Baucus Focuses On Chip Reauthorization, Expansion
Committee kicking off reauthorization effort for State Children’s Health Insurance Program
Washington, DC – Finance Committee Chairman Max Baucus (D-Mont.) said today that his committee will work quickly to reauthorize and expand the State Children’s Health Insurance Program (CHIP) this year. At a committee hearing today entitled The Future of CHIP: Improving the Health of America’s Children, a Maryland family testified about their experience with CHIP, GAO Health Care Director Kathy Allen provided data on the ten year experience with the program, and Georgia Governor Sonny Perdue testified about his state’s funding issues and the need for additional funds to cover eligible children. Dr. Cindy Mann of the Georgetown University Center on Children and Families testified about options for improving and expanding CHIP in reauthorization, and the head of Iowa’s CHIP program discussed ways that states can innovate to serve children best. Following the hearing, Baucus indicated his goals for CHIP reauthorization and called for the completion of legislation by May of this year.

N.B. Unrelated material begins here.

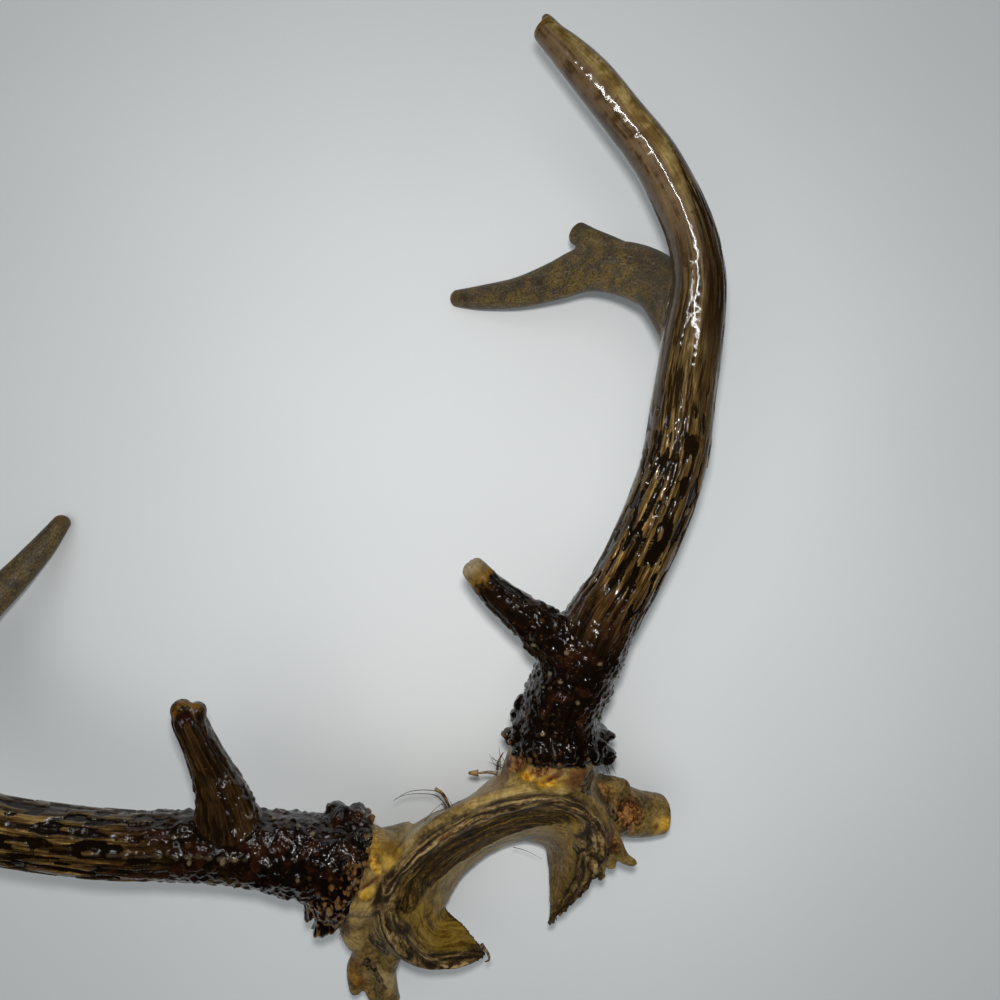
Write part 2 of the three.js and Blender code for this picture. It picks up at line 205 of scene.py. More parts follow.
# Patches of the bone by mark. Each is a centre, its reach in three directions, a strength.
BONE_PATCHES = {
    "gold": [
        (35.5, -2.5, 73, 5.5, 3.5, 9, 1), (41, -7.5, 76.5, 6, 3.5, 9, 1), (47, -11.5, 78, 5, 3, 8, 0.8),
        (-33, -4, 71, 6.5, 7, 14, 0.9), (-47.5, -8.5, 79.5, 5.5, 3.5, 6, 1), (73, -68, 33, 8, 7, 12, 1),
    ],
    "amber": [
        # Amber varnish on the pedicles. The narrow bright streaks on the left pedicle are a painted
        # highlight.
        (36, -3.5, 74, 5, 3, 7, 1), (42, -8.5, 77, 5.5, 3, 7, 1), (-39.6, -0.5, 77.5, 2.4, 7, 8, 0.7),
        (-37.5, 5, 72, 3, 6, 9, 0.4), (75, -69, 32, 5.5, 5, 12, 0.85), (-90, -54, 42, 3, 9, 8, 0.5),
        (44, -30, 68, 6, 3.5, 6, 0.6), (-49, -9, 80, 2.5, 3, 5, 0.5),
    ],
    "tan": [
        (13, -5, 55, 16, 9, 30, 1), (27, -9, 66, 13, 8, 24, 1), (40, -15, 75, 12, 5, 9, 0.9),
        (-34.5, 5, 62, 5, 7, 13, 0.9), (-55, -15, 77, 7, 8, 9, 1), (-64, -24, 64, 10, 9, 13, 1),
        (-74, -34, 52, 8, 9, 10, 0.8), (-24, -6, 74, 8, 3, 6, 0.6),
    ],
    "pale": [
        (-20, -4, 50, 13, 8, 30, 0.9), (-7, -5, 50, 13, 8, 32, 1), (-77.5, -62, 40, 5, 12, 8, 0.9),
        (-2, -4.5, 74, 9, 3, 6, 0.7),
    ],
    "tawny": [
        (31, 3, 70, 10, 4.5, 14, 1), (43, -2.5, 79, 11, 3.4, 8, 1), (-80, -62, 41, 1.6, 9, 7, 0.8),
        (50, -50, 62, 6, 12, 9, 0.8), (56, -36, 54, 10, 8, 12, 0.7),
    ],
    "dark": [
        (44.5, -7.8, 78, 4, 0.5, 6, 1), (57, -20, 67, 7, 8, 11, 0.9), (-44, -5.6, 80, 5, 0.5, 7, 1),
        (-60, -33, 64, 5, 8, 11, 1), (-68, -43, 49, 6, 9, 9, 1), (-80, -55, 41, 3.6, 11, 8, 0.9),
        (-35, -55.5, 27, 4, 3, 7, 0.7), (35, -50, 53, 2.5, 3.5, 5, 1), (48, -38, 66, 3, 5, 8, 0.8),
        (57, -44, 50, 2.2, 9, 9, 0.8),
    ],
    "blush": [
        (-90, -56, 42, 4, 10, 8, 0.6), (22, -1, 58, 7, 5, 14, 0.5), (54, -14, 76, 7, 6, 9, 0.8),
        (-8, -6.3, 76.5, 5, 1.6, 5, 0.9), (70.6, -66.5, 36, 2.8, 2.6, 8, 1),
        (-85.5, -47, 45, 4, 5, 7, 0.6), (-36, -55, 28, 5, 4, 8, 1), (44.5, -7.6, 78, 8, 1.6, 6, 1),
        (-44, -5.6, 80, 7, 1.3, 7, 1),
    ],
}

# Hairs and scraps of hide: line and thickness.
FRINGE_GIRTH = 0.3
HAIRS = [
    ([(-7.8, -6, 46), (-7.7, 2.4, 47), (-12.7, 7.5, 48), (-20.3, 10.5, 47), (-29.2, 10, 45)], 0.55),
    ([(-8.7, -6, 46), (-9.6, 1.9, 47), (-15.8, 7, 47), (-22.6, 9.8, 46), (-27.9, 10.3, 45)], 0.45),
    ([(-27.2, -3.5, 50), (-21, -4, 51), (-12.1, -1.7, 50), (-6.3, -1.9, 49)], 0.4),
    ([(22.7, -2, 50), (25.8, 3.4, 52), (28.5, 9, 54)], 0.4),
    ([(67.6, -16, 62), (66.7, -23.2, 60), (65.2, -29, 58)], 0.6),
    ([(66.4, -16, 62), (65.7, -24.2, 60), (63.3, -29.4, 58)], 0.5),
    ([(68.6, -16, 62), (68.6, -22.8, 60), (68.4, -28, 58)], 0.5),
    ([(4.8, -43.9, 30), (9.9, -48.7, 31), (14.4, -55.4, 32)], 0.35),
]
SCRAPS = [
    ([(-8.6, 5.5, 47), (-6.7, 1.3, 47), (-7.1, -3.9, 46), (-7.8, -7.5, 46)], 1.6),
    ([(19.9, -4, 46), (16.5, -1.1, 46), (13, 0.5, 46), (10.2, 2.2, 46)], 1.8),
    ([(12.4, 0.9, 46), (11.2, 1.6, 46), (9.6, 2.6, 46), (8.4, 3.4, 46)], 3.4),
    ([(-26.6, -67, 50), (-26.6, -73, 49), (-28, -76, 48), (-30.4, -76.4, 47)], 1.8),
    ([(21, -2, 47), (24, 2, 50), (29, 6, 56)], 1.4),
    ([(31, 3, 60), (27, -2, 52), (22, -4, 46)], 1.1),
]


# ---- numbers and noise

def rise(low, high, value):
    """0 below low, 1 above high, and an S curve (3t^2 - 2t^3) between them."""
    t = np.clip((value - low) / (high - low), 0.0, 1.0)
    return t * t * (3 - 2 * t)


def window(low, full, fade, high, value):
    """0 outside low to high, 1 from full to fade, and S curves between."""
    return rise(low, full, value) * (1 - rise(fade, high, value))


def dome(distance, radius):
    """Half sphere: sqrt(1 - (d / r)^2) inside the radius, 0 outside it."""
    return np.sqrt(np.clip(1 - (distance / radius) ** 2, 0, 1))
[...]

“Millions of American children need health care, and we need to think about every one of those kids and their families as we reauthorize CHIP. We can get health care to more kids who need it. We can make CHIP stronger for future generations, by giving states room to innovate and insisting on quality care,” said Baucus. “We’re going to need more money for CHIP. And we need to move fast to find it to keep kids from losing coverage this year.”
At the hearing, Chairman Baucus heard from Kim and Craig Bedford and their 13 year-old son Job about the importance of CHIP for their family. “[Maryland CHIP’S] greatest impact for our family is that we no longer have to make impossible health choices based on our ability to pay,” Kim Bedford said. “We no longer have to decide whether a child ‘really needs’ asthma medication prescribed by his pediatrician.”
“Having good health insurance means I can get inhalers and other medical treatments I need. I really like the security of knowing I always have an inhaler when and where I need it,” said Job Bedford. “Having good health insurance through the Children’s Health Insurance Program means that the health care that my siblings and I need is always available to us. There are no words to describe how safe that makes me feel. I wish everyone had the ability to get the medicine they needed to make their lives easier.”
Baucus worked with Senators John D. Rockefeller (D-W.Va.) and Orrin Hatch (R-Utah), as well as the late Senator John Chafee (R-R.I.), to create CHIP in 1997, and it now provides health care coverage to more than six million American children. Baucus and Finance Committee Ranking Member Chuck Grassley (R-Iowa) were able to pass legislation at the end of 2006 that covered CHIP shortfalls in 14 states through May of this year. While CHIP’s congressional authorization will not expire until September 30, additional funding may be necessary to cover shortfalls expected to recur in May.